The number of unmarried couples is 12 times higher than it was four decades ago, according to a report Tuesday by the National Marriage Project at Rutgers University.

“It is estimated that about a quarter of unmarried women age 25 to 39 are currently living with a partner and an additional quarter have lived with a partner at some time in the past,” said co-authors David Popenoe and Barbara Dafoe Whitehead. “Over half of all first marriages are now preceded by living together, compared to virtually none 50 years ago.”

The study says for many, cohabitation is a prelude to marriage or an alternative to living alone. For a “small but growing number,” however, it is considered an alternative to marriage.

The marriage rate for women has dropped by nearly half since 1970. Seventy-seven of every 1,000 women got married sometime during the year 1976. In 2004, it was fewer than 40 per 1,000.

“It is important to note that the decline in marriage does not mean that people are giving up on living together with a sexual partner,” the authors report. “On the contrary, with the incidence of unmarried cohabitation increasing rapidly, marriage is giving ground to unwed unions. Most people now live together before they marry for the first time. An even higher percentage of those divorced who subsequently remarry live together first. And a growing number of persons, both young and old, are living together with no plans for eventual marriage.”

The trend, the authors say, tends to ignore “the surprising economic benefits” of marriage.

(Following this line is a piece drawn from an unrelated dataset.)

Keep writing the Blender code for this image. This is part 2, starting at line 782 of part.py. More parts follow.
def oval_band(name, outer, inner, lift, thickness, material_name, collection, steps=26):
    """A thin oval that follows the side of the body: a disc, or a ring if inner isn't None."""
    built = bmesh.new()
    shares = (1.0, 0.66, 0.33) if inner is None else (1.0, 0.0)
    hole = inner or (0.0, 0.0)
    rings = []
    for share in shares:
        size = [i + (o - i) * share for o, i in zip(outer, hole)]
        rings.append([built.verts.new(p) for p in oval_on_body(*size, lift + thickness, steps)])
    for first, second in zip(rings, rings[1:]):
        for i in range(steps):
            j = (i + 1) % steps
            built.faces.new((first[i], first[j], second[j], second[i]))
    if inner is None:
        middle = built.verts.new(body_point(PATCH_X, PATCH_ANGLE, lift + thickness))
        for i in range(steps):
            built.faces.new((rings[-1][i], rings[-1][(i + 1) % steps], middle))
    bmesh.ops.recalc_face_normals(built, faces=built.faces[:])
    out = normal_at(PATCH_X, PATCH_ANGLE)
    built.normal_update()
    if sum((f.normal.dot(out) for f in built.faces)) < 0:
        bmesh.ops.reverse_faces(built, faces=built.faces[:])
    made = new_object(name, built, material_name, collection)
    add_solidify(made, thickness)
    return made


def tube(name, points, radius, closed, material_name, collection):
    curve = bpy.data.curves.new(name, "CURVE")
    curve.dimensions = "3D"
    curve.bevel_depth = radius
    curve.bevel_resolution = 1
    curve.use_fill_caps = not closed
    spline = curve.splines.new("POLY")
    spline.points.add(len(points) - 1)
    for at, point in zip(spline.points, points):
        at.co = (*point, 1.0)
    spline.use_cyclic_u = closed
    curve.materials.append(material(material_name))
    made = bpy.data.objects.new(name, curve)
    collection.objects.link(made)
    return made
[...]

The institution of marriage “provides a wealth-generation bonus,” they say, by “providing economies of scale”—i.e. two can live more cheaply than one—and by encouraging “economic specialization,” where partners working as a couple can develop skills in which they excel, while leaving others to their spouse.

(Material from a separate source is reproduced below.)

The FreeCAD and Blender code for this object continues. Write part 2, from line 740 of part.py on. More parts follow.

Married couples also save and invest more for the future, and “can act as a small insurance pool” against uncertainties like illness and loss of a job.

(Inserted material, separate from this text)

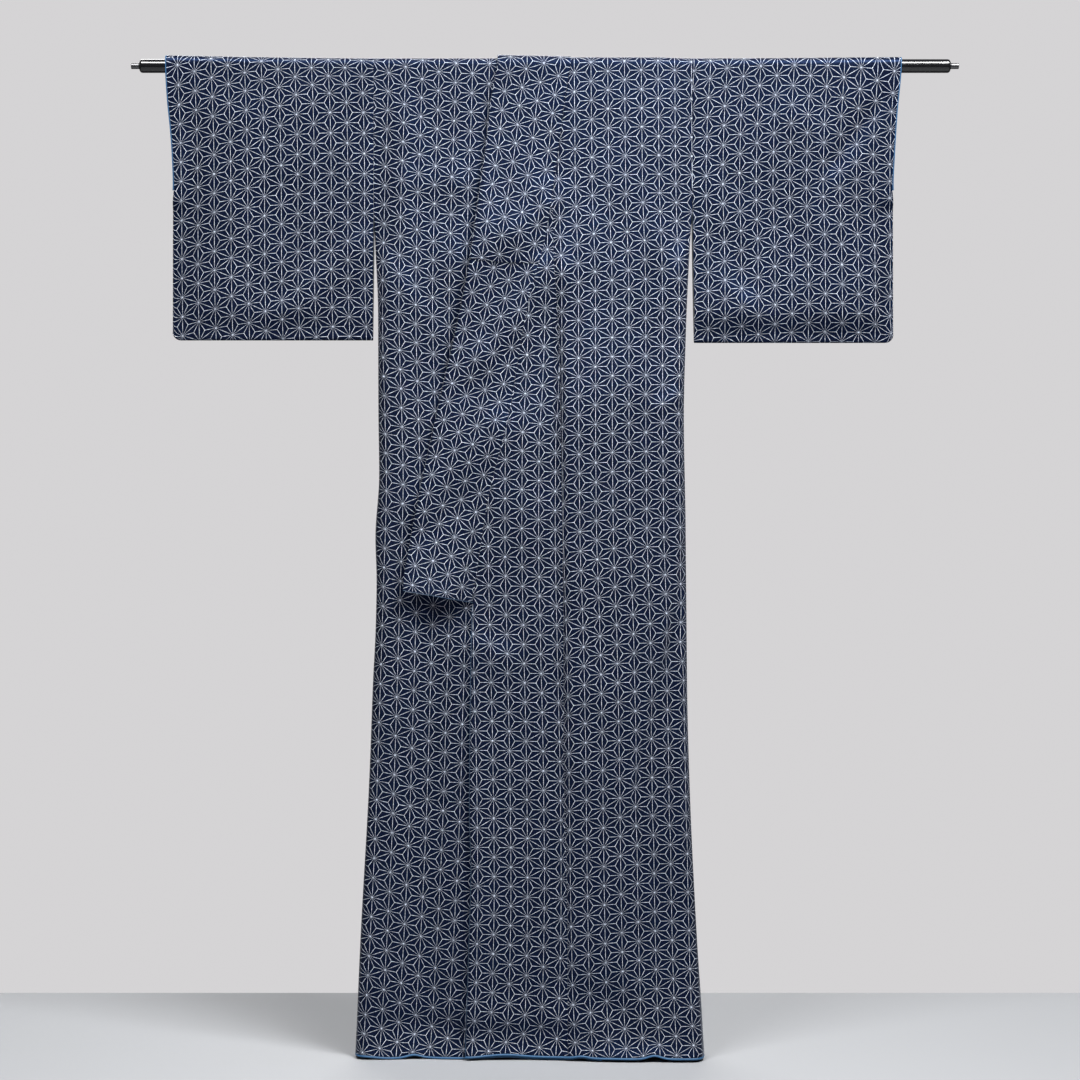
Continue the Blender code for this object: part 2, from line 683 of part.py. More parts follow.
def sleeve_point(sleeve, share, part):
    """A point of the sleeve's ring: share across, part 0 to 5 round from the top."""
    low_x = along(sleeve.seam, sleeve.bottom)
    low_x += (sleeve.cuff[-1].x - low_x) * share
    bottom = sleeve_bottom(sleeve, low_x)
    fold_radius = sleeve_depth(sleeve, low_x, bottom, FRONT)
    hang = bottom - fold_radius
    part = part % 5.0
    if 2.0 < part < 3.0:
        turn = (part - 2.0) * math.pi
        return np.array((low_x, -fold_radius * math.cos(turn), -hang - fold_radius * math.sin(turn)))
    face = FRONT if part <= 2.0 else BACK
    travel = part if face == FRONT else 5.0 - part
    drop = max(travel - 1.0, 0.0) * hang
    rise = math.cos(travel * QUARTER) * TOP_DEPTH if travel < 1.0 else 0.0
    seam_x = along(sleeve.seam, drop)
    x = seam_x + (along(sleeve.cuff, drop - rise) - seam_x) * share
    if travel <= 1.0:
        return np.array((x, -face * TOP_DEPTH * math.sin(travel * QUARTER), rise))
    depth = sleeve_depth(sleeve, x, drop, face)
    depth += (fold_radius - depth) * ease((travel - 2.0 + FOLD_CLOSING) / FOLD_CLOSING)
    return np.array((x, -face * depth, -drop))


def sleeve_parts():
    """Places round the sleeve's ring: over the rod, down the front, under and up."""
    parts = [step / ARC_STEPS for step in range(ARC_STEPS)]
    parts += [1.0 + step / SLEEVE_ROWS for step in range(SLEEVE_ROWS)]
    parts += [2.0 + step / BOTTOM_STEPS for step in range(BOTTOM_STEPS)]
    parts += [3.0 + step / SLEEVE_ROWS for step in range(SLEEVE_ROWS)]
    parts += [4.0 + step / ARC_STEPS for step in range(ARC_STEPS)]
    return parts


def sleeve_shares(sleeve):
    """Places across the sleeve, closer together at the round corner and the seams."""
    width = abs(sleeve.cuff[-1].x - sleeve.seam[-1].x)
    corner = SLEEVE_CORNER_RADIUS / width
    shares = list(np.linspace(SEAM_GAP / 2 / width, 1.0 - corner, SLEEVE_COLUMNS - 2))
    return shares + [1.0 - corner * part for part in CORNER_PARTS] + [1.0]


def sleeve_grid(sleeve, shares, parts):
    points = []
    normals = []
    for part in parts:
        row = []
        row_normals = []
        for share in shares:
            row.append(sleeve_point(sleeve, share, part))
            low = max(share - RING_STEP, 0.0)
            high = min(share + RING_STEP, 1.0)
            across = sleeve_point(sleeve, high, part) - sleeve_point(sleeve, low, part)
            ahead = sleeve_point(sleeve, share, part + RING_STEP)
            behind = sleeve_point(sleeve, share, part - RING_STEP)
            normal = np.cross(across, ahead - behind) * -sleeve.side
            row_normals.append(normal / np.linalg.norm(normal))
        points.append(row)
        normals.append(row_normals)
    return points, normals


def build_sleeve(name, sleeve, material):
    points, normals = sleeve_grid(sleeve, sleeve_shares(sleeve), sleeve_parts())
    return wall(name, points, normals, CLOTH, material, ring=True)


def cuff_lining(name, sleeve, material):
    """The lining's thin edge past the cuff, from the opening's front over the rod."""
    length = (CUFF_OPENING - CUFF_ROLL_MARGIN) / sleeve.bottom
    parts = [1.0 + length * (1 - row / CUFF_LINING_ROWS) for row in range(CUFF_LINING_ROWS)]
    parts += [1.0 - step / ARC_STEPS for step in range(ARC_STEPS)]
    back = [(5.0 - part) % 5.0 for part in reversed(parts)]
    grid, normals = sleeve_grid(sleeve, [1.0], parts + [0.0] + back)
    points = []
    rims = []
    for row, row_normals in zip(grid, normals):
        near = row[0] + np.array((sleeve.side * SEAM_GAP, 0.0, 0.0))
        far = near + np.array((sleeve.side * CUFF_ROLL_WIDTH, 0.0, 0.0))
        points.append([near, far])
        rims.append([row_normals[0], row_normals[0]])
    return wall(name, points, rims, CUFF_ROLL, material)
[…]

Beyond advantages for married couples themselves, the authors say marriage “has a tremendous economic impact on society.”

It is a major factor in higher family incomes, while research shows that both divorce and bearing children out of wedlock increase child poverty.

“Married couples create more economic assets on average than do otherwise similar singles or cohabiting couples,” the study says.

The decline in marriages has helped bring down the divorce rate, which peaked in the early 1980s but has declined modestly ever since. The lifetime possibility of divorce is still between 40 and 50 percent, the study says, but it is much lower for couples who are well-educated, who marry after age 21 and those who are religiously committed.

The authors challenged conventional wisdom that living together is a useful way to find out if a couple can get along before committing to a marriage. “In fact, a substantial body of evidence indicates that those who live together before marriage are more likely to break up after marriage,” the say.

That evidence is controversial, however, because it is unclear whether the experience of cohabitation leads to eventual breakup, or if those predisposed to live together first have characteristics different from those who marry right away.

The study notes the presence of children in America has declined significantly since 1960, when nearly half of all families included children. The figure now is one in three, and is projected to drop to 28 percent by 2010.

The decline, it says “has reduced the child-centeredness of our nation” and thereby “contributed to the weakening of the institution of marriage.”

The percentage of children who grow up in “fragile” families, typically without a father, meanwhile, “has grown enormously over the past four decades.” This is due to increases in divorce, out-of-wedlock births and unmarried cohabitation.

While the trend toward fragile families leveled off in the late 1990s, the most recent figures show a slight increase.

One reason is that the percentage of unwed mothers has increased six-fold since 1960. More than a third of all births, and two-thirds of black births, were out of wedlock in 2003.

“The trend toward single-parent families is probably the most important of the recent family trends that have affected children and adolescents,” the report says. “This is because children in such families have negative life outcomes at two to three times the rate of children in married, two-parent families.”